* START SUPPLIED MATERIAL *

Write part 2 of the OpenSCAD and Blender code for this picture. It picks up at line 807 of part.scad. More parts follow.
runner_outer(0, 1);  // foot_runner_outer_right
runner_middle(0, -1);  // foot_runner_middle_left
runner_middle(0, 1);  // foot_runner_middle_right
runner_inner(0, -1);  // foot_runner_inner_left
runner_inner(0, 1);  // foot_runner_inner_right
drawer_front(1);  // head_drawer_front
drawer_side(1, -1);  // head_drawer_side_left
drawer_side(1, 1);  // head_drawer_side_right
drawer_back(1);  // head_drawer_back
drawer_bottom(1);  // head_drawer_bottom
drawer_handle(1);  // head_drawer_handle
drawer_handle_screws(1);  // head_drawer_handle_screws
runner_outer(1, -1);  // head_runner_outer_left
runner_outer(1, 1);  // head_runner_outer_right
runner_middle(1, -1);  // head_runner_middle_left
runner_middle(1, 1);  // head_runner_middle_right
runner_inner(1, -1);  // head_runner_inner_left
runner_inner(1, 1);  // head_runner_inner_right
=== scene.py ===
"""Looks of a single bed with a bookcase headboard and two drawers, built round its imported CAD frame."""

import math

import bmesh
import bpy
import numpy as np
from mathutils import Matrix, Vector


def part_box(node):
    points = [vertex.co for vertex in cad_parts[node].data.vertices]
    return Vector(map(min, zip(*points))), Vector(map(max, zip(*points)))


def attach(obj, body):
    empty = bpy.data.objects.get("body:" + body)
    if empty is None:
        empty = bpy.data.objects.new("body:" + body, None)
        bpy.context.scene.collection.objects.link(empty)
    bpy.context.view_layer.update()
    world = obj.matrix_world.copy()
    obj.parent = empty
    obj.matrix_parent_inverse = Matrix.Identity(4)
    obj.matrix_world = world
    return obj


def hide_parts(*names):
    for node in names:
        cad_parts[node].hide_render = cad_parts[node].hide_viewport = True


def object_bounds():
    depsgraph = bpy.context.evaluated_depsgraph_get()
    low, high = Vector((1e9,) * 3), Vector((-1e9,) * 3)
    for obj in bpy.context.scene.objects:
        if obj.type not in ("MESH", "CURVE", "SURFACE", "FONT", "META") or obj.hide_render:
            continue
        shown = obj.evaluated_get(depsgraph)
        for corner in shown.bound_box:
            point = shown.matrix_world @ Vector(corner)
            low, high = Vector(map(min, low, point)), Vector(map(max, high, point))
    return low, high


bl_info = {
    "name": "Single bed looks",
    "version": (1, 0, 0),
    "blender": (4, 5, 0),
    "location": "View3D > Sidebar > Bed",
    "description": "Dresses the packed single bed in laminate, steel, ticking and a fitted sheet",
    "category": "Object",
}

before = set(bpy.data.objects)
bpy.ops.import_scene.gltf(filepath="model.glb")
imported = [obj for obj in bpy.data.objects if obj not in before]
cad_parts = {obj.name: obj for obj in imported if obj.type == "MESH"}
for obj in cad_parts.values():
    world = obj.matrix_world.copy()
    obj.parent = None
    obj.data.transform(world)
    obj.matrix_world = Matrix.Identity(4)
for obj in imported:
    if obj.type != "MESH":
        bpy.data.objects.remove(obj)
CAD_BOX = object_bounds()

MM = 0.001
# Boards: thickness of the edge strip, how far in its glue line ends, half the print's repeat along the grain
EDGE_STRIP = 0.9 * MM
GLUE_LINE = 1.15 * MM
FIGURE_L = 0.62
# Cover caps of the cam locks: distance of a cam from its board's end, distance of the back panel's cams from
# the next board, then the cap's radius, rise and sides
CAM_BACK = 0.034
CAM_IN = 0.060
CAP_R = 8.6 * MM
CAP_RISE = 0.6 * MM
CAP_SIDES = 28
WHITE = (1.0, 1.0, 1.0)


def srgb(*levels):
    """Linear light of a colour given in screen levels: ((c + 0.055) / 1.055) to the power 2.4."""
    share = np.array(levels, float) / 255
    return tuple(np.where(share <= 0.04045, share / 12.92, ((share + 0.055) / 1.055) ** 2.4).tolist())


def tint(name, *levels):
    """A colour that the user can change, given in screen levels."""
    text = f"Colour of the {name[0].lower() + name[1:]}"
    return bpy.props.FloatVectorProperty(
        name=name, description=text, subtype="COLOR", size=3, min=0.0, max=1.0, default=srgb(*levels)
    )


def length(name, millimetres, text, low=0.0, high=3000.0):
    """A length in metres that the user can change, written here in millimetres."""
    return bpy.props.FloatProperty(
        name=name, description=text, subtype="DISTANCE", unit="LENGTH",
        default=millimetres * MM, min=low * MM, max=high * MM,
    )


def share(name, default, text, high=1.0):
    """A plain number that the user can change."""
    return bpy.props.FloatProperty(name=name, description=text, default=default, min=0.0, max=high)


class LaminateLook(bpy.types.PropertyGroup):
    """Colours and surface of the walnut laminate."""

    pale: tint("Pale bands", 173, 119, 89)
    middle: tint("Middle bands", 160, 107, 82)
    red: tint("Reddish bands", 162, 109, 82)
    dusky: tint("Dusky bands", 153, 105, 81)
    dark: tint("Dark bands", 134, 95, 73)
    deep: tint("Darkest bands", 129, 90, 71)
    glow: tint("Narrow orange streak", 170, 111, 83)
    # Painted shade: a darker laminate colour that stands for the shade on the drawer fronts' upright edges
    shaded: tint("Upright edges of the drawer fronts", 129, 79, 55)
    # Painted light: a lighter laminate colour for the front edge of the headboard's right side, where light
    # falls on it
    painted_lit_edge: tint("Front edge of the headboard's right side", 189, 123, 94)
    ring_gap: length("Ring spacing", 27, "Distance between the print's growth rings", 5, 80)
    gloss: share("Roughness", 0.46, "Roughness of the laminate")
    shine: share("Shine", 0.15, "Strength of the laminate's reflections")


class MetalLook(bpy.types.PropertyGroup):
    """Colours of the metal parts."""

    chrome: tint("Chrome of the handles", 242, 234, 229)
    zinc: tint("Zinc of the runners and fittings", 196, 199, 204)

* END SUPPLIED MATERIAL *

Return all the data exactly as given.

Write part 2 of the OpenSCAD and Blender code for this picture. It picks up at line 807 of part.scad. More parts follow.
runner_outer(0, 1);  // foot_runner_outer_right
runner_middle(0, -1);  // foot_runner_middle_left
runner_middle(0, 1);  // foot_runner_middle_right
runner_inner(0, -1);  // foot_runner_inner_left
runner_inner(0, 1);  // foot_runner_inner_right
drawer_front(1);  // head_drawer_front
drawer_side(1, -1);  // head_drawer_side_left
drawer_side(1, 1);  // head_drawer_side_right
drawer_back(1);  // head_drawer_back
drawer_bottom(1);  // head_drawer_bottom
drawer_handle(1);  // head_drawer_handle
drawer_handle_screws(1);  // head_drawer_handle_screws
runner_outer(1, -1);  // head_runner_outer_left
runner_outer(1, 1);  // head_runner_outer_right
runner_middle(1, -1);  // head_runner_middle_left
runner_middle(1, 1);  // head_runner_middle_right
runner_inner(1, -1);  // head_runner_inner_left
runner_inner(1, 1);  // head_runner_inner_right
=== scene.py ===
"""Looks of a single bed with a bookcase headboard and two drawers, built round its imported CAD frame."""

import math

import bmesh
import bpy
import numpy as np
from mathutils import Matrix, Vector


def part_box(node):
    points = [vertex.co for vertex in cad_parts[node].data.vertices]
    return Vector(map(min, zip(*points))), Vector(map(max, zip(*points)))


def attach(obj, body):
    empty = bpy.data.objects.get("body:" + body)
    if empty is None:
        empty = bpy.data.objects.new("body:" + body, None)
        bpy.context.scene.collection.objects.link(empty)
    bpy.context.view_layer.update()
    world = obj.matrix_world.copy()
    obj.parent = empty
    obj.matrix_parent_inverse = Matrix.Identity(4)
    obj.matrix_world = world
    return obj


def hide_parts(*names):
    for node in names:
        cad_parts[node].hide_render = cad_parts[node].hide_viewport = True


def object_bounds():
    depsgraph = bpy.context.evaluated_depsgraph_get()
    low, high = Vector((1e9,) * 3), Vector((-1e9,) * 3)
    for obj in bpy.context.scene.objects:
        if obj.type not in ("MESH", "CURVE", "SURFACE", "FONT", "META") or obj.hide_render:
            continue
        shown = obj.evaluated_get(depsgraph)
        for corner in shown.bound_box:
            point = shown.matrix_world @ Vector(corner)
            low, high = Vector(map(min, low, point)), Vector(map(max, high, point))
    return low, high


bl_info = {
    "name": "Single bed looks",
    "version": (1, 0, 0),
    "blender": (4, 5, 0),
    "location": "View3D > Sidebar > Bed",
    "description": "Dresses the packed single bed in laminate, steel, ticking and a fitted sheet",
    "category": "Object",
}

before = set(bpy.data.objects)
bpy.ops.import_scene.gltf(filepath="model.glb")
imported = [obj for obj in bpy.data.objects if obj not in before]
cad_parts = {obj.name: obj for obj in imported if obj.type == "MESH"}
for obj in cad_parts.values():
    world = obj.matrix_world.copy()
    obj.parent = None
    obj.data.transform(world)
    obj.matrix_world = Matrix.Identity(4)
for obj in imported:
    if obj.type != "MESH":
        bpy.data.objects.remove(obj)
CAD_BOX = object_bounds()

MM = 0.001
# Boards: thickness of the edge strip, how far in its glue line ends, half the print's repeat along the grain
EDGE_STRIP = 0.9 * MM
GLUE_LINE = 1.15 * MM
FIGURE_L = 0.62
# Cover caps of the cam locks: distance of a cam from its board's end, distance of the back panel's cams from
# the next board, then the cap's radius, rise and sides
CAM_BACK = 0.034
CAM_IN = 0.060
CAP_R = 8.6 * MM
CAP_RISE = 0.6 * MM
CAP_SIDES = 28
WHITE = (1.0, 1.0, 1.0)


def srgb(*levels):
    """Linear light of a colour given in screen levels: ((c + 0.055) / 1.055) to the power 2.4."""
    share = np.array(levels, float) / 255
    return tuple(np.where(share <= 0.04045, share / 12.92, ((share + 0.055) / 1.055) ** 2.4).tolist())


def tint(name, *levels):
    """A colour that the user can change, given in screen levels."""
    text = f"Colour of the {name[0].lower() + name[1:]}"
    return bpy.props.FloatVectorProperty(
        name=name, description=text, subtype="COLOR", size=3, min=0.0, max=1.0, default=srgb(*levels)
    )


def length(name, millimetres, text, low=0.0, high=3000.0):
    """A length in metres that the user can change, written here in millimetres."""
    return bpy.props.FloatProperty(
        name=name, description=text, subtype="DISTANCE", unit="LENGTH",
        default=millimetres * MM, min=low * MM, max=high * MM,
    )


def share(name, default, text, high=1.0):
    """A plain number that the user can change."""
    return bpy.props.FloatProperty(name=name, description=text, default=default, min=0.0, max=high)


class LaminateLook(bpy.types.PropertyGroup):
    """Colours and surface of the walnut laminate."""

    pale: tint("Pale bands", 173, 119, 89)
    middle: tint("Middle bands", 160, 107, 82)
    red: tint("Reddish bands", 162, 109, 82)
    dusky: tint("Dusky bands", 153, 105, 81)
    dark: tint("Dark bands", 134, 95, 73)
    deep: tint("Darkest bands", 129, 90, 71)
    glow: tint("Narrow orange streak", 170, 111, 83)
    # Painted shade: a darker laminate colour that stands for the shade on the drawer fronts' upright edges
    shaded: tint("Upright edges of the drawer fronts", 129, 79, 55)
    # Painted light: a lighter laminate colour for the front edge of the headboard's right side, where light
    # falls on it
    painted_lit_edge: tint("Front edge of the headboard's right side", 189, 123, 94)
    ring_gap: length("Ring spacing", 27, "Distance between the print's growth rings", 5, 80)
    gloss: share("Roughness", 0.46, "Roughness of the laminate")
    shine: share("Shine", 0.15, "Strength of the laminate's reflections")


class MetalLook(bpy.types.PropertyGroup):
    """Colours of the metal parts."""

    chrome: tint("Chrome of the handles", 242, 234, 229)
    zinc: tint("Zinc of the runners and fittings", 196, 199, 204)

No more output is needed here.